Una vez cruzado el río, continuamos hasta la ciudad de Flores, situada en una isla dentro del lago Petén Itzá, último baluarte de resistencia maya ante los españoles. La población es muy acogedora, y la puesta del sol sobre el lago, uno de los espectáculos más bellos que haya visto nunca.
Al día siguiente tocaba la visita a las ruinas mayas de Tikal. Realmente espectacular. Para alguien acostumbrado al arte y la historia europea significa todo un descubrimiento. Me ha fascinado la cultura maya, sus grandes logros artísticos, matemáticos, astronómicos. Y Tikal, sumergida en un océano verde de vegetación asfixiante, fascina y roba el corazón y todos los sentidos.
El templo del Gran Jaguar preside, imponente, la Acrópolis Norte
Las cresterías de los templos emergen en medio de la selva
Cinco horas de agotador paseo entre las ruinas, apenas sacian al viajero que queda impactado, arrobado, transportado a un mundo distinto, distante, pero apasionante. No es sólo el espectáculo de las ruinas, con su elocuente lenguaje. Es el marco en el que estas se encuentran, ahogadas, protegidas, guardadas por la vegetación asfixiante, como precioso tesoro que aún espera a revelarse del todo. La selva, con sus sonidos, sus olores, sus colores, la multitud de habitantes que se dejan apenas entrever, es el complemento que hace de la visita a Tikal algo único. Inenarrable, como todo lo bello.

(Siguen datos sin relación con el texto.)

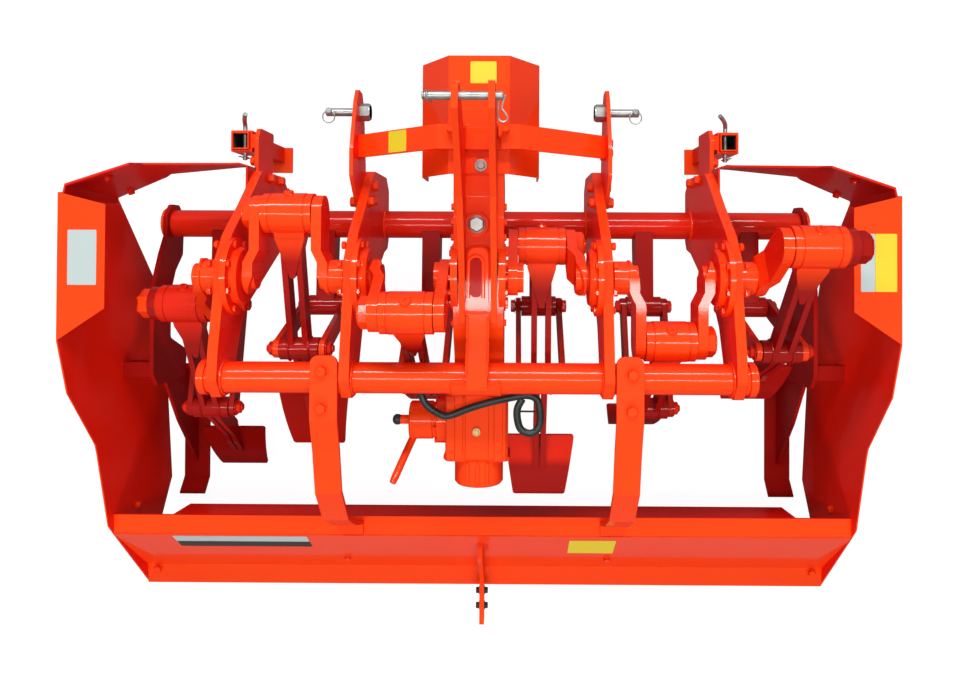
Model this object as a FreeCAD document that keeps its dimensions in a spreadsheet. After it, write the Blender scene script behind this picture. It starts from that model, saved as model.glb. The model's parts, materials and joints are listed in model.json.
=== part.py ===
import FreeCAD, Part
import math
import os
import Sketcher

# A three-point mounted spading machine: +X across the machine, +Y forward to the tractor,
# +Z up, origin on the ground under the middle of its bounding box. All sizes in millimetres.

VECTOR = FreeCAD.Vector
ALONG_X = FreeCAD.Rotation(VECTOR(0, 0, 1), VECTOR(1, 0, 0))
ALONG_Y = FreeCAD.Rotation(VECTOR(0, 0, 1), VECTOR(0, 1, 0))
SIDES = (("left", -1), ("right", 1))

document = FreeCAD.newDocument("SpadingMachine")
sheet = document.addObject("Spreadsheet::Sheet", "sizes")


class Size:
    """A number of millimetres together with the sheet expression that yields it."""

    def __init__(self, number, text):
        self.number = number
        self.text = text

    def joined(self, other, sign, result):
        return Size(result, "(%s %s %s)" % (self.text, sign, as_size(other).text))

    def __add__(self, other):
        return self.joined(other, "+", self.number + as_size(other).number)

    def __sub__(self, other):
        return self.joined(other, "-", self.number - as_size(other).number)

    def __mul__(self, other):
        return self.joined(other, "*", self.number * as_size(other).number)

    def __truediv__(self, other):
        return self.joined(other, "/", self.number / as_size(other).number)

    def __radd__(self, other):
        return as_size(other) + self

    def __rsub__(self, other):
        return as_size(other) - self

    def __rmul__(self, other):
        return as_size(other) * self

    def __neg__(self):
        return as_size(0) - self

    def __float__(self):
        return float(self.number)


def as_size(value):
    return value if isinstance(value, Size) else Size(value, repr(float(value)))


def size(name, number, note):
    """Write one driving dimension into the sheet and return it."""
    row = size.row = getattr(size, "row", 0) + 1
    sheet.set("A%d" % row, name)
    sheet.set("B%d" % row, str(number))
    sheet.set("C%d" % row, note)
    sheet.setAlias("B%d" % row, name)
    return Size(number, "sizes." + name)


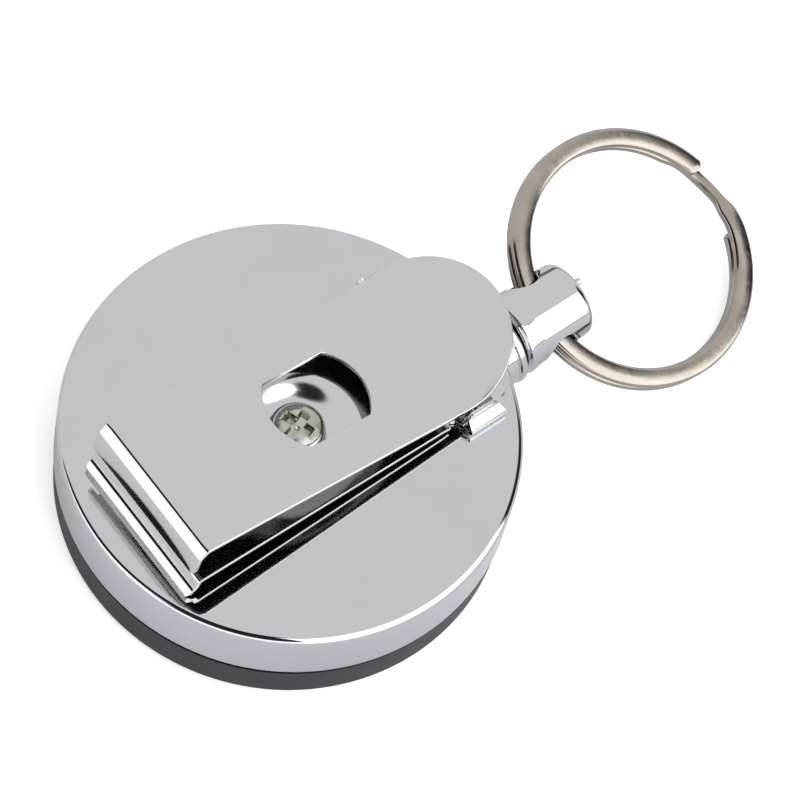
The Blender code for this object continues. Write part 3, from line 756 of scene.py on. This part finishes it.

Tras el encuentro con la civilización maya nos dirigimos a las costas del Caribe. Allí otro hermoso espectáculo de la naturaleza, el Río Dulce, con su espectacular desembocadura en el mar, atravesando un angosto pasaje. Es la región poblada por los garífunas, negros descendientes de esclavos escapados de barcos negreros. El recuerdo de la etapa colonial se concreta en el castillo de San Felipe.
Por último, y ya antes de regresar a España, nueva estancia en Ciudad de Guatemala. El centro conserva aún algunas hermosas iglesias coloniales, y se mantienen en pie algunas casas de estilo tradicional, que merecería la pena fueran restauradas. Aunque no pueda compararse con Antigua, el centro de la ciudad, si estuviera bien conservado y se aplicaran algunas normas arquitectónicas más severas y respetuosas, no dejaría de tener su encanto. La catedral metropolitana es una hermosa construcción, aunque lo más impactante y emotivo, al menos para mí, puede pasar desapercibido a un viajero apresurado: en las pilastras que, unidas por verja, cierran el atrio de la catedral están inscritos los nombres de todos los asesinados en el genocidio indígena durante la represión militar, y en el interior, en la capilla de San Sebastián, desde hace poco, están los restos del obispo Gerardi, asesinado al día siguiente de presentar el informe en el que se acusaba al Ejército de perpetrar la matanza. Una bella muestra del compromiso de la Iglesia guatemalteca, como en El Salvador monseñor Romero, en favor de los pobres, oprimidos y desheredados.
Fachada de la catedral metropolitana de Guatemala
De este modo concluía mi viaje. Vuelvo de Guatemala con sensaciones contradictorias. Un bello país, con grandes posibilidades de desarrollo, con un gran potencial turístico, pero que vive lastrado por una violencia latente y sobre todo por unas desigualdades sociales y económicas difíciles de comprender desde nuestro, a pesar de todo, estado del bienestar. Gentes encantadoras, acogedoras, que merecen un destino mejor, pero que, en mi opinión, viven lastradas por un pesimismo existencial que les impide reaccionar. Tal vez sea la lógica consecuencia de una historia milenaria marcada por la guerra y la violencia.